### DATA FOR THIS TASK

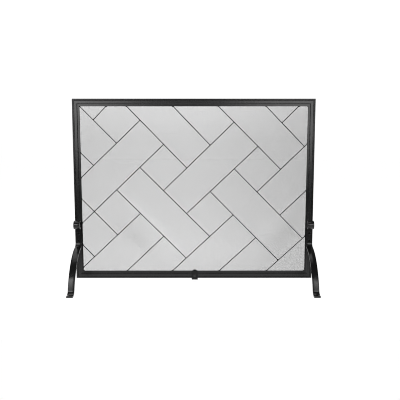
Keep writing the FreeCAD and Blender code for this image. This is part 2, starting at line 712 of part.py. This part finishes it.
def hex_nut(label):
    """A hexagon nut, y from 0 to its height, with chamfered corners."""
    body = new_body(label)
    sk = new_sketch(body, label + "_hexagon", "XZ_Plane")
    regular_hexagon(sk, D.nut_flats)
    circle(sk, 0.0, 0.0, D.nut_bore)
    pad(body, sk, D.nut_high, label + "_height", toward="+Y")
    sk = new_sketch(body, label + "_chamfer", "XY_Plane")
    rc, rf = D.nut_flats / math.sqrt(3) + 0.2, D.nut_flats / 2
    polygon(sk, [(rf, D.nut_high), (rc, D.nut_high - 0.6), (rc, D.nut_high + 0.5),
                 (rf, D.nut_high + 0.5)])
    g = sk.addGeometry(Part.LineSegment(V(0, 0, 0), V(0, 5, 0)), True)
    sk.addConstraint(Sketcher.Constraint("Coincident", -1, 1, g, 1))
    sk.addConstraint(Sketcher.Constraint("Vertical", g))
    k = sk.addConstraint(Sketcher.Constraint("Distance", g, 5.0))
    before = body.Shape.Volume
    f = body.newObject("PartDesign::Groove", label + "_chamfer_cut")
    f.Profile = sk
    f.ReferenceAxis = (sk, ["V_Axis"])
    f.Angle = 360.0
    doc.recompute()
    if before - f.Shape.Volume < 0.1:
        raise RuntimeError(label + " chamfer cuts nothing")
    return body


nut = hex_nut("nut_master")
leg_nuts = group("leg_nuts", nut, [(s * D.leg_centre, back_strip + D.nut_gap, z)
                                   for s in (-1, 1) for z in (D.leg_screw_low, D.leg_screw_high)])

# rear foot hardware on one axis
bolt_x, bolt_z = D.foot_shift, D.floor_gap + D.foot_bolt_pos
rear_foot_bolt = new_body("rear_foot_bolt")
rd, hd = D.dome_dia / 2, D.dome_high
bl = D.foot_bolt_end
half_turned(rear_foot_bolt, "rear_foot_bolt", [
    (0.0, -hd), (rd * 0.34, -(hd * 0.94)), (rd * 0.64, -(hd * 0.77)), (rd * 0.86, -(hd * 0.5)),
    (rd, -(hd * 0.12)), (rd, 0.0), (rs, 0.0), (rs, bl - 0.6), (rs - 0.6, bl), (0.0, bl)])
place(rear_foot_bolt, bolt_x, D.face_pos - D.foot_clear - D.foot_thick - 0.02, bolt_z)


def ring(label, outer, inner, high, y):
    body = new_body(label)
    sk = new_sketch(body, label + "_ring", "XZ_Plane")
    circle(sk, 0.0, 0.0, outer)
    circle(sk, 0.0, 0.0, inner)
    pad(body, sk, high, label + "_height", toward="+Y")
    place(body, bolt_x, y, bolt_z)
    return body


washer_y = STRIP_Y + D.strip_thick + D.nut_gap
rear_foot_washer = ring("rear_foot_washer", D.washer_dia, D.bolt_clear, D.washer_thick,
                        D.face_pos + washer_y)
rear_foot_nut = hex_nut("rear_foot_nut")
place(rear_foot_nut, bolt_x, D.face_pos + washer_y + D.washer_thick + D.nut_gap, bolt_z)

# ----------------------------------------------------------------- write out
doc.recompute()
NODES = [top_rail, bottom_rail, left_stile, right_stile, mesh_panel]
NODES += strips + plates + rods
NODES += [mesh_strip_screws, corner_plate_screws, left_leg, right_leg, leg_screws, leg_nuts,
          rear_foot, rear_foot_bolt, rear_foot_washer, rear_foot_nut]
bad = []
for obj in doc.Objects:
    if "Invalid" in obj.State or "Error" in obj.State:
        bad.append("%s %s" % (obj.Name, obj.State))
for obj in NODES:
    shape = obj.Shape
    if shape.isNull() or not shape.isValid() or not shape.Solids:
        bad.append("%s shape" % obj.Label)
if bad:
    raise RuntimeError("failed: " + "; ".join(bad))
if len({o.Label for o in NODES}) != len(NODES) or len(NODES) > 60:
    raise RuntimeError("node labels")

os.makedirs("parts", exist_ok=True)
box = FreeCAD.BoundBox()
volume = 0.0
for obj in NODES:
    obj.Shape.exportStep("parts/%s.step" % obj.Label)
    box.add(obj.Shape.BoundBox)
    volume += obj.Shape.Volume
    print("%-28s solids %2d  volume %10.1f" % (obj.Label, len(obj.Shape.Solids), obj.Shape.Volume))
print("nodes", len(NODES), "volume", round(volume, 0))
print("box x %.2f %.2f  y %.2f %.2f  z %.2f %.2f"
      % (box.XMin, box.XMax, box.YMin, box.YMax, box.ZMin, box.ZMax))
print("leg straight starts %.2f, foot upright starts %.2f, toe y %.2f"
      % (leg_z, foot_z, TOE_Y.value))
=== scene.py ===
import math

import bpy
import numpy as np
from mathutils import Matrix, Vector


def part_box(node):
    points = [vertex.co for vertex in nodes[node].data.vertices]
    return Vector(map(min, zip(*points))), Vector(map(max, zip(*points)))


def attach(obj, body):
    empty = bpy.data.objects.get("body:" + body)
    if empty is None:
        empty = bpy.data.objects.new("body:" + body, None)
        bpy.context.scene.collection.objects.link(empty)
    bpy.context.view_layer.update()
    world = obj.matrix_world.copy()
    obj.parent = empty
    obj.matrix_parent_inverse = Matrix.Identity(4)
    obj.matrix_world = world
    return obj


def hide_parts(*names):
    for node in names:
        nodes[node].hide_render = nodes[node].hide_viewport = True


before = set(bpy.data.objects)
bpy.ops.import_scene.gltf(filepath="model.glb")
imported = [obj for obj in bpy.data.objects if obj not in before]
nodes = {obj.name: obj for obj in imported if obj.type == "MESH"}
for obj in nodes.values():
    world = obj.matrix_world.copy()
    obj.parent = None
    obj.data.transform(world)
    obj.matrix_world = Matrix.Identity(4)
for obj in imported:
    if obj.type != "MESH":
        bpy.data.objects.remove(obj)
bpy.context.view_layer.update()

scene = bpy.context.scene

# --------------------------------------------------------------------------
# camera: a 46.5 mm lens (36 mm sensor), 2.13 m in front of the frame's face,
# 0.61 m up, 6.6 degrees down, nearly square on
# --------------------------------------------------------------------------
face_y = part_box("top_rail")[0][1]
cam = bpy.data.cameras.new("camera")
cam.lens = 516.92 / 400.0 * 36.0
cam.sensor_width = 36.0
cam.clip_start, cam.clip_end = 0.05, 60.0
camera = bpy.data.objects.new("camera", cam)
scene.collection.objects.link(camera)
camera.location = (0.0235, face_y - 2.1285, 0.6090)
look = Vector((math.sin(0.0009) * math.cos(0.1156), math.cos(0.0009) * math.cos(0.1156),
               -math.sin(0.1156)))
camera.rotation_euler = look.to_track_quat("-Z", "Y").to_euler()
scene.camera = camera

scene.view_settings.view_transform = "Standard"
scene.view_settings.look = "None"
scene.view_settings.exposure = 0.0
scene.view_settings.gamma = 1.0
scene.cycles.filter_width = 1.0


# --------------------------------------------------------------------------
# studio settings: name, centre, aimed at, width, height, brightness
# --------------------------------------------------------------------------
FLOOR_ALBEDO, FLOOR_GLOW, WORLD_DIM = 0.12, 0.99, 0.10
SOFTBOXES = [
    ("softbox_left", (-1.35, face_y - 2.13, 1.14), (-1.35, face_y, 1.14), 1.5, 1.28, 4.1),
    ("softbox_right", (1.21, face_y - 2.13, 1.01), (1.21, face_y, 1.01), 1.58, 1.02, 3.8),
    ("fill", (-0.09, face_y - 2.15, 1.0), (-0.09, face_y, 1.0), 0.96, 0.5, 0.75),
    ("overhead", (-0.35, face_y + 0.9, 2.3), (-0.35, face_y + 0.9, 0.0), 2.4, 2.3, 1.2),
    ("overhead_front", (-0.30, face_y - 0.46, 2.3), (-0.30, face_y - 0.46, 0.0), 2.4, 0.5, 0.6),
    ("back_left", (-1.6, face_y + 2.2, 1.5), (0.0, face_y, 0.4), 0.9, 1.1, 2.4),
    ("back_right", (1.7, face_y + 2.0, 1.2), (0.0, face_y, 0.4), 0.8, 1.0, 1.8),
]

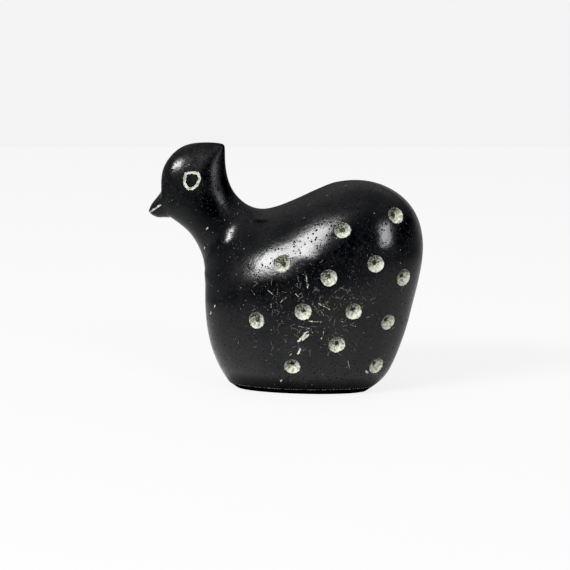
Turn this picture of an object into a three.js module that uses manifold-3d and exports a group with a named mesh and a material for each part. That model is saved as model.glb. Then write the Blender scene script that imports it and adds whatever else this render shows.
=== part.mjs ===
// A soapstone bird carving: a guinea fowl cut from one block, standing on its own flat foot.
// Millimetres, +Z up. The bird looks along -X, and the origin is the middle of the flat foot.
import * as THREE from "three";
import { mergeVertices } from "three/addons/utils/BufferGeometryUtils.js";
import Module from "manifold-3d";

// Overall sizes
const length = 77; // bill tip to rump
const height = 68.5; // foot to crown
const thickness = 35; // across the flanks

// The cut-back edge around the foot
const footBevelHeight = 1.6;
const footBevelInset = 2.3;

// The cups scraped into the flanks, each at its share of the length and of the height above the bevel
const cupWidth = 4.7;
const cupDepth = 1.1;
const nearCups = [
  [36.5, 73], [18.5, 67.5], [-2.5, 53.5], [30.5, 54], [14.5, 48.5], [39.5, 47.5], [-11.5, 30],
  [5.5, 34.5], [23, 34.5], [34, 29], [17, 20.5], [1, 11], [29.5, 10],
];
const farCups = [
  [35, 71], [17.5, 70], [1, 57], [29, 56.5], [13, 51.5], [39, 46], [-13, 38],
  [3.5, 33], [22, 36.5], [33.5, 27], [14.5, 19.5], [-2, 13], [28, 10],
];

// The knife-cut ring around each eye, and the line of the bill
const eyePlace = [-38, 84.7];
const eyeWidth = 4.4;
const eyeHeight = 4.9;
const eyeStrokes = 8;
const eyeGrooveWidth = 0.9;
const eyeGrooveDepth = 0.5;
const mouthPlace = [-52.6, 72.4];
const mouthSlope = 39;
const mouthLength = 5;
const mouthWidth = 0.6;
const mouthDepth = 0.4;

// How finely the skin is cut into flat faces
const ribsPerStation = 3;
const pointsAroundRib = 36;
const sidesOfCup = 12;
const bandsOfCup = 12;

// The form is a row of ribs that swings from the foot, over the rump and up the neck to the bill.
// Each rib runs straight from the breast side to the back side. x is in percent of the length, z in
// percent of the height above the bevel and half, its half width, in percent of the thickness. An end
// of a rib is round at 0.5, blunter below that and keener above it, and the back end is cut square
// where kept is under 1.
const ribStations = [
  { front: [-25.9, 0], back: [27.4, 0], half: 29.5, ends: [0.45, 0.5] },
  { front: [-29.3, 6], back: [32.4, 4.6], half: 39.5, ends: [0.45, 0.57] },
  { front: [-32.6, 15.5], back: [37.9, 19.8], half: 48.7, ends: [0.47, 0.6] },
  { front: [-33.9, 25], back: [41.7, 37.6], half: 50.1, ends: [0.43, 0.48] },
  { front: [-34.2, 34], back: [45.7, 57.2], half: 50.2, ends: [0.36, 0.4] },
  { front: [-34.2, 39.7], back: [42.1, 75], half: 45.3, ends: [0.4, 0.42] },
  { front: [-34.1, 43.4], back: [31.1, 83.9], half: 38.3, ends: [0.29, 0.29] },
  { front: [-34.6, 47], back: [19, 86.6], half: 31.2, ends: [0.33, 0.43] },
  { front: [-35.1, 50], back: [7.3, 83], half: 26.3, ends: [0.57, 1.1] },
  { front: [-36.2, 53.8], back: [-4, 76.3], half: 20.8, ends: [0.7, 1.5] },
  { front: [-37.7, 57.6], back: [-11.7, 71.1], half: 20.7, ends: [0.6, 1] },
  { front: [-40.6, 62.5], back: [-20.4, 73.6], half: 20, ends: [0.56, 0.48] },
  { front: [-44.8, 66.3], back: [-26.6, 80.5], half: 18, ends: [0.5, 0.37] },
  { front: [-47, 68.1], back: [-28.3, 90.3], half: 17, ends: [0.45, 0.7], kept: 0.95 },
  { front: [-47.5, 68.4], back: [-27.3, 98.8], half: 16.5, ends: [0.45, 1], kept: 0.95 },
  { front: [-47.7, 68.4], back: [-27.6, 99.5], half: 16.5, ends: [0.45, 1], kept: 0.95 },
  { front: [-47.9, 68.2], back: [-36, 100.2], half: 16, ends: [0.45, 0.75] },
  { front: [-48.1, 68.2], back: [-44.1, 98.7], half: 14.7, ends: [0.43, 0.47] },
  { front: [-48.4, 68.2], back: [-50.1, 90.4], half: 12, ends: [0.43, 0.43] },
  { front: [-49, 68.2], back: [-50.4, 84.9], half: 10.8, ends: [0.46, 0.43] },
  { front: [-50.3, 68.3], back: [-49.7, 80.9], half: 10, ends: [0.5, 0.43] },
  { front: [-52.2, 68], back: [-52.5, 76.7], half: 7.2, ends: [0.5, 0.45] },
  { front: [-54.4, 69], back: [-54.7, 73.9], half: 4.3, ends: [0.5, 0.5] },
  { front: [-55.6, 70.2], back: [-55.6, 71.2], half: 2, ends: [0.5, 0.5] },
];

const wasm = await Module();
wasm.setup();

const xAt = (percent) => (percent / 100) * length;
const zAt = (percent) => footBevelHeight + (percent / 100) * (height - footBevelHeight);

// A uniform cubic B-spline through rows of numbers, which starts on the first row and ends on the last.
function smoothRow(rows, share) {
  const spans = rows.length - 1;
  const span = Math.min(Math.floor(share * spans), spans - 1);
  const w = share * spans - span;
  const before = span > 0 ? rows[span - 1] : rows[0].map((value, i) => 2 * value - rows[1][i]);
  const last = rows[spans];
  const after = span < spans - 1 ? rows[span + 2] : last.map((value, i) => 2 * value - rows[spans - 1][i]);
  return before.map(
    (value, i) =>
      (value * (1 - w) ** 3 +
        rows[span][i] * (3 * w ** 3 - 6 * w ** 2 + 4) +
        rows[span + 1][i] * (-3 * w ** 3 + 3 * w ** 2 + 3 * w + 1) +
        after[i] * w ** 3) /
      6,
  );
}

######

◆ YOUR INSTRUCTIONS:
Taking the lines above, repeat exactly those from the line that contains "box.add(obj.Shape.BoundBox)" through the line that contains "before = set(bpy.data.objects)", and both of those lines as well. Include nothing else.

◆ RESPONSE:
    box.add(obj.Shape.BoundBox)
    volume += obj.Shape.Volume
    print("%-28s solids %2d  volume %10.1f" % (obj.Label, len(obj.Shape.Solids), obj.Shape.Volume))
print("nodes", len(NODES), "volume", round(volume, 0))
print("box x %.2f %.2f  y %.2f %.2f  z %.2f %.2f"
      % (box.XMin, box.XMax, box.YMin, box.YMax, box.ZMin, box.ZMax))
print("leg straight starts %.2f, foot upright starts %.2f, toe y %.2f"
      % (leg_z, foot_z, TOE_Y.value))
=== scene.py ===
import math

import bpy
import numpy as np
from mathutils import Matrix, Vector


def part_box(node):
    points = [vertex.co for vertex in nodes[node].data.vertices]
    return Vector(map(min, zip(*points))), Vector(map(max, zip(*points)))


def attach(obj, body):
    empty = bpy.data.objects.get("body:" + body)
    if empty is None:
        empty = bpy.data.objects.new("body:" + body, None)
        bpy.context.scene.collection.objects.link(empty)
    bpy.context.view_layer.update()
    world = obj.matrix_world.copy()
    obj.parent = empty
    obj.matrix_parent_inverse = Matrix.Identity(4)
    obj.matrix_world = world
    return obj


def hide_parts(*names):
    for node in names:
        nodes[node].hide_render = nodes[node].hide_viewport = True


before = set(bpy.data.objects)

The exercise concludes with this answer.